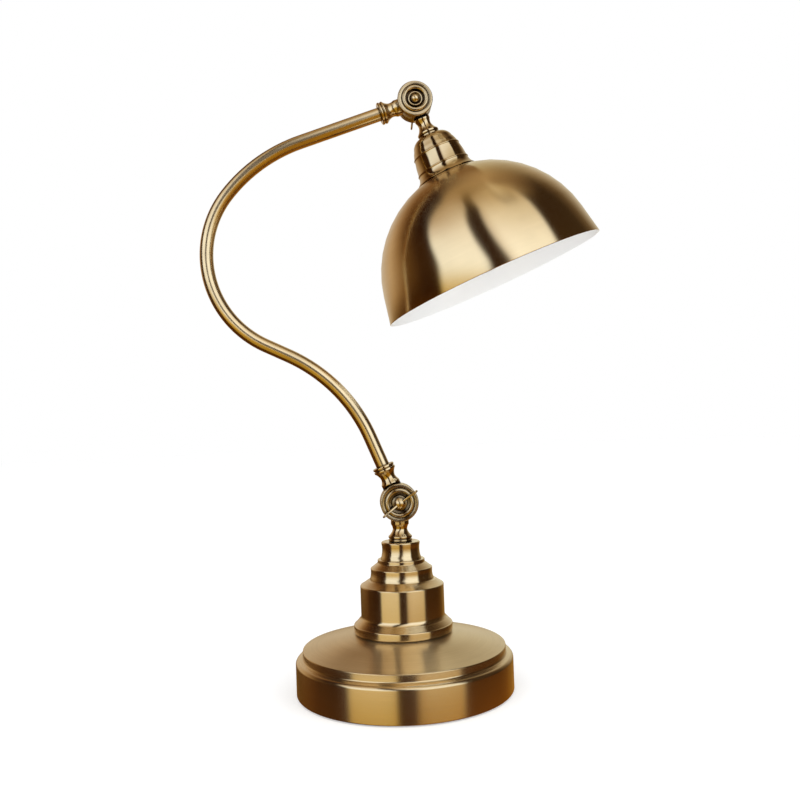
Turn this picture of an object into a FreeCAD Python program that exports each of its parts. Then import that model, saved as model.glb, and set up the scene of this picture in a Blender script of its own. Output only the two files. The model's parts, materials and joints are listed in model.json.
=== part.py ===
"""Dome shade desk lamp: weighted round base, bent tube arm between two clamped knuckles, domed shade.

Millimetres and degrees. +Z is up, +X is the side the shade hangs over, and the arm lies in the
XZ plane. The origin is the centre of the base's underside, on the surface that the lamp stands on.
"""
import FreeCAD
import Part
import Sketcher
import math
import os

# Driving dimensions: name, value, meaning.
SIZES = (
    # base
    ("base_radius", 94.4, "outside radius of the base wall"),
    ("base_wall_height", 31.5, "height of the ledge where the wall ends"),
    ("base_corner", 3.4, "rounding between wall and ledge"),
    ("base_foot_round", 1.1, "rolled lower edge of the wall"),
    ("ledge_width", 6.2, "width of the ledge inside the wall"),
    ("ledge_fall", 0.6, "fall of the ledge towards the wall"),
    ("step_cove", 1.5, "hollow rounding between ledge and step"),
    ("step_round", 0.9, "rounding of the step's upper edge"),
    ("step_height", 5.6, "height of the upright step above the ledge"),
    ("crown_height", 12.2, "rise of the base's top from the step to the collar"),
    ("crown_swell", 1.0, "swell of the base's top above a straight cone"),
    ("sheet", 1.5, "thickness of the spun sheet of base and pedestal"),
    ("pad_thickness", 2.0, "pad under the base"),
    ("pad_margin", 4.0, "pad's edge inside the wall's outside"),
    ("skirt_lift", 1.0, "height of the wall's lower edge above the surface"),
    ("weight_gap", 2.0, "space between the weight and the wall"),
    ("weight_height", 17.0, "thickness of the weight's disc"),
    ("weight_hub_radius", 16.0, "radius of the weight's hub"),
    ("weight_hub_flare", 10.0, "how much wider the hub is where it meets the disc"),
    ("recess_radius", 13.0, "radius of the recess for nut and washer under the weight"),
    ("recess_depth", 9.0, "depth of that recess"),
    ("channel_play", 0.6, "space round the bush in the lead's channel under the weight"),
    # pedestal
    ("collar_radius", 43.0, "radius of the collar round the column's foot"),
    ("collar_height", 7.2, "height of the collar's band"),
    ("collar_undercut", 1.6, "turned-in lower edge of the collar"),
    ("collar_round", 0.8, "rounding of the collar's upper edge"),
    ("collar_lap", 2.0, "how far the base's top runs in under the collar"),
    ("column_radius", 36.5, "radius of the column"),
    ("column_flare", 8.0, "height of the flare from collar to column"),
    ("column_height", 41.0, "height of the column's edge above the base's top"),
    ("column_edge", 1.2, "rounding of the column's upper edge"),
    ("column_flare_width", 2.4, "width of the hollow part of that flare"),
    ("column_cove", 4.4, "rise of the cove on top of the column"),
    ("cove_end", 1.6, "where the cove ends, outside the shoulder"),
    ("cove_drop", 0.6, "small step from the cove to the shoulder's foot"),
    ("shoulder_radius", 28.0, "radius of the shoulder at its foot"),
    ("shoulder_waist", 27.0, "radius of the shoulder at its upper edge"),
    ("shoulder_height", 10.2, "height of the shoulder's upright side"),
    ("shoulder_slope", 4.4, "rise of the slope above the shoulder"),
    ("shoulder_round", 1.0, "rounding of the shoulder's upper edge"),
    ("shoulder_hollow", 0.6, "hollow of the shoulder's side"),
    ("bead_radius", 20.6, "radius of the small step under the cap"),
    ("bead_height", 2.6, "height of the small step under the cap"),
    ("bead_edge", 0.6, "rounding of that step's edges"),
    ("cap_radius", 16.9, "radius of the cap's rounded rim"),
    ("cap_foot_radius", 18.0, "radius of the cap's foot"),
    ("cap_hollow", 1.1, "hollow of the cap's side"),
    ("cap_height", 15.2, "height of the cap"),
    ("cap_round", 1.2, "rounding of the cap's rim"),
    # threaded tubes, nuts and the lead's inlet
    ("nipple_radius", 5.0, "outside radius of the threaded tubes"),
    ("nipple_bore", 3.5, "bore of the threaded tubes"),
    ("nipple_grip", 8.0, "length of threaded tube inside what it holds"),
    ("thread_play", 0.05, "radial clearance of threads and shafts in their holes"),
    ("nut_width", 14.0, "width across the flats of the nuts"),
    ("nut_height", 4.0, "height of the nuts"),
    ("thread_end", 1.0, "threaded tube beyond its nut"),
    ("plate_radius", 10.5, "radius of the plain washer"),
    ("plate_thickness", 1.2, "thickness of the plain washer"),
    ("bush_height", 11.0, "height of the lead's inlet above the surface"),
    ("bush_bore", 3.3, "bore of the lead's inlet"),
    ("bush_radius", 4.6, "radius of the bush in the wall"),
    ("bush_flange", 7.0, "radius of the bush's flange"),
    ("bush_lip", 2.0, "thickness of the bush's flange"),
    ("bush_round", 0.9, "rounding of the bush's flange and mouth"),
    ("bush_reach", 5.0, "length of the bush inside the wall"),
    # knuckles
    ("disc_thickness", 9.4, "thickness of each knuckle disc"),
    ("turning_gap", 0.2, "play between a friction washer and the disc that turns on it"),
    ("friction_thickness", 0.8, "thickness of the friction washers"),
    ("washer_margin", 1.5, "friction washers' edge inside the discs' edge"),
    ("relief", 1.9, "gap between a knuckle's neck and the other half's disc"),
    ("relief_cut", 0.3, "how far that gap is cut behind the disc's inner face"),
    ("low_disc", 16.6, "radius of the lower knuckle's discs"),
    ("top_disc", 15.5, "radius of the upper knuckle's discs"),
    ("low_bead", 12.6, "outside radius of the ring on the lower discs"),
    ("top_bead", 11.6, "outside radius of the ring on the upper discs"),
    ("bead_width", 3.4, "width of the ring on the discs"),
    ("bead_rise", 1.0, "rise of the ring above the disc's face"),
    ("groove_width", 0.9, "width of the groove round the ring"),
    ("groove_depth", 0.9, "depth of the groove round the ring"),
    ("disc_bevel", 0.6, "bevel of the discs' edges"),
    ("seat_depth", 3.2, "depth of the recess for screw head or cap nut"),
    ("screw_radius", 3.0, "radius of the clamping screws"),
    ("wire_bore", 3.2, "bore of the knuckles' necks"),
    ("stud_root", 7.9, "base stud: radius of the neck at the discs"),
    ("stud_waist", 6.3, "base stud: radius of the waist"),
    ("stud_ring", 10.3, "base stud: radius of the flange"),
    ("stud_length", 34.0, "base stud: joint axis to the flange's end"),
    ("foot_root", 8.3, "arm's foot: radius of the neck at the discs"),
    ("foot_waist", 6.4, "arm's foot: radius of the waist"),
    ("foot_ring", 9.6, "arm's foot: radius of the rings"),
    ("foot_length", 35.0, "arm's foot: joint axis to the end of the rings"),
    ("tip_root", 7.2, "arm's tip: radius of the neck at the discs"),
    ("tip_waist", 6.1, "arm's tip: radius of the waist"),
    ("tip_ring", 9.7, "arm's tip: radius of the rings"),
    ("tip_length", 33.0, "arm's tip: joint axis to the end of the rings"),
    ("neck_root", 6.9, "shade's neck: radius at the discs"),
    ("neck_waist", 5.8, "shade's neck: radius of the waist"),
    ("neck_ring", 9.7, "shade's neck: radius of the rings"),
    ("neck_length", 34.0, "shade's neck: joint axis to the end of the rings"),
    ("neck_overlap", 3.6, "how far each neck runs into its disc"),
    ("root_land", 0.5, "straight length of each neck beyond the gap"),
    ("ring_band", 5.2, "length of each pair of rings"),
    ("ring_groove", 0.9, "depth of the groove between two rings"),
    ("ring_edge", 0.6, "bevel of the rings' edges"),
    ("neck_hollow", 0.5, "hollow of the necks between root, waist and rings"),
    ("socket_depth", 7.0, "depth of the arm tube inside each end"),
    # clamping screws and cap nuts
    ("head_flange", 6.4, "radius of the flange of screw heads and cap nuts"),
    ("head_dome", 4.8, "radius of the wing screw's domed head"),
    ("cap_dome", 3.7, "radius of the cap nut's dome"),
    ("dome_rise", 2.6, "height of the wing screw's dome"),
    ("cap_rise", 2.2, "height of the cap nut's dome"),
    ("cap_ring_drop", 0.9, "cap nut's ring below the disc's face"),
    ("cap_ring_width", 1.4, "width of the cap nut's ring"),
    ("cap_groove", 0.6, "groove between the cap nut's ring and its dome"),
    ("tail_room", 0.3, "space beyond the screw's end in the cap nut"),
    ("flange_height", 1.8, "height of the wing screw's flange"),
    ("wing_span", 38.0, "wing screw from tip to tip"),
    ("wing_thickness", 1.5, "thickness of the wings"),
    ("wing_reach", 9.5, "how far the wings stand out from the disc's ring"),
    ("wing_clearance", 0.7, "gap between the wings and the disc's ring"),
    ("wing_root", 2.4, "depth of the wings at the head"),
    ("wing_tip", 1.6, "bulge of the wings' rounded tips"),
    ("wing_curve", 0.9, "curve of the wings' long edges"),
    ("low_wing_angle", 36.0, "lower wings above the horizontal"),
    ("top_wing_angle", 84.0, "upper wings above the horizontal"),
    ("screw_tail", 2.8, "length of screw inside the cap nut"),
    # arm
    ("arm_lean", 22.0, "lean of the arm's foot from the vertical"),
    ("tube_radius", 5.9, "outside radius of the arm's tube"),
    ("tube_wall", 1.2, "wall of the arm's tube"),
    ("lower_run", 62.0, "straight length from the lower joint's axis"),
    ("lower_bend_radius", 141.0, "radius of the first bend"),
    ("lower_bend_angle", 42.0, "angle of the first bend"),
    ("middle_run", 21.5, "straight length between the bends"),
    ("main_bend_radius", 87.0, "radius of the main bend"),
    ("main_bend_angle", 103.0, "angle of the main bend"),
    ("upper_bend_radius", 141.5, "radius of the easing bend"),
    ("upper_bend_angle", 32.5, "angle of the easing bend"),
    ("upper_run", 107.5, "straight length up to the upper joint's axis"),
    # shade, cup, lampholder and bulb, measured from the upper joint's axis along the shade's axis
    ("shade_tilt", 22.0, "lean of the shade's axis from the vertical"),
    ("dome_radius", 96.7, "radius of the dome"),
    ("dome_lift", 7.4, "dome's centre above the rim"),
    ("skirt_lean", 11.0, "lean of the straight skirt under the dome"),
    ("shade_wall", 1.0, "thickness of the shade"),
    ("shade_hole", 20.4, "radius of the shade's hole"),
    ("cup_wall", 1.0, "thickness of the cup"),
    ("cup_length", 38.2, "cup's top to its rim"),
    ("cup_top_radius", 13.0, "flat top of the cup"),
    ("cup_shoulder_radius", 18.4, "radius of the cup below its rounded shoulder"),
    ("cup_shoulder_drop", 6.8, "length of the cup's rounded shoulder"),
    ("cup_side_radius", 21.0, "radius of the cup at its upper bead"),
    ("cup_mouth_radius", 23.3, "radius of the cup at its lower bead"),
    ("cup_rim_radius", 27.8, "radius of the cup's flared rim"),
    ("cup_upper_bead", 14.4, "cup's top to its upper bead"),
    ("cup_lower_bead", 29.0, "cup's top to its lower bead"),
    ("cup_bead", 0.6, "height of the cup's beads"),
    ("cup_bead_width", 1.6, "width of the cup's beads"),
    ("cup_bead_step", 0.2, "how much wider the cup is just under each bead"),
    ("cup_shoulder_bulge", 1.0, "bulge of the cup's shoulder"),
    ("cup_side_bulge", 0.3, "bulge of the cup's sides between shoulder and beads"),
    ("cup_flare", 0.9, "hollow of the flare towards the cup's rim"),
    ("cup_seat_gap", 0.1, "gap between the cup's rim and the dome"),
    ("holder_cap_radius", 16.5, "radius of the lampholder's cap"),
    ("holder_cap_height", 8.0, "height of the lampholder's cap"),
    ("holder_cap_slope", 4.0, "width and height of the slope round the cap's top"),
    ("holder_cap_wall", 2.5, "wall of the lampholder's cap"),
    ("holder_body_length", 18.4, "lampholder's body above the face that the shade is clamped to"),
    ("holder_radius", 19.8, "radius of the lampholder's threaded skirt"),
    ("holder_collar", 22.0, "radius of the collar that the shade is clamped to"),
    ("holder_collar_height", 3.2, "height of that collar"),
    ("holder_collar_slope", 3.0, "height of the slope above that collar"),
    ("holder_wall", 2.4, "wall of the lampholder's body"),
    ("skirt_bevel", 1.0, "bevel at the end of the threaded skirt"),
    ("holder_skirt", 21.0, "length of the threaded skirt under the shade"),
    ("holder_bore", 15.2, "bore of the lampholder"),
    ("insert_height", 6.0, "thickness of the contact block"),
    ("tongue_radius", 3.6, "radius of the centre contact's foot"),
    ("tongue_tip", 2.2, "radius of the centre contact's tip"),
    ("tongue_rise", 2.1, "height of the centre contact"),
    ("tongue_foot", 0.6, "thickness of the centre contact's foot"),
    ("contact_gap", 0.1, "gap between the centre contact and the bulb"),
    ("shell_radius", 14.9, "outside radius of the screw shell"),
    ("shell_wall", 0.6, "wall of the screw shell"),
    ("shell_length", 22.0, "length of the screw shell"),
    ("ring_nut_radius", 27.0, "outside radius of the shade's ring nut"),
    ("ring_nut_height", 7.0, "height of the shade's ring nut"),
    ("ring_nut_flange", 2.4, "height of the ring nut's flange"),
    ("ring_nut_step", 2.6, "ring nut's flange beyond its grip"),
    ("ring_nut_bevel", 0.8, "bevels of the ring nut"),
    ("bulb_cap_radius", 13.2, "radius of the bulb's cap"),
    ("bulb_cap_length", 24.0, "length of the bulb's cap"),
    ("bulb_cap_slope", 1.6, "slope round the bulb cap's foot"),
    ("bulb_foot_radius", 9.0, "radius of the bulb's insulated foot"),
    ("bulb_foot_height", 3.4, "height of the bulb's insulated foot"),
    ("bulb_contact_radius", 4.4, "radius of the bulb's contact"),
    ("bulb_contact_height", 1.0, "height of the bulb's contact"),
    ("bulb_radius", 30.0, "radius of the bulb"),
    ("bulb_length", 104.0, "length of the bulb with its cap"),
    ("bulb_neck", 13.0, "radius of the bulb's neck in its cap"),
    ("bulb_throat", 17.0, "radius of the bulb where the neck meets the globe"),
    ("bulb_throat_drop", 17.0, "length of the neck"),
    ("bulb_wall", 1.0, "thickness of the bulb's glass"),
    ("bulb_flare", 2.6, "curve of the bulb's glass from neck to globe"),
)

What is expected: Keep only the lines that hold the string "FreeCAD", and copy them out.

Expected output:
Turn this picture of an object into a FreeCAD Python program that exports each of its parts. Then import that model, saved as model.glb, and set up the scene of this picture in a Blender script of its own. Output only the two files. The model's parts, materials and joints are listed in model.json.
import FreeCAD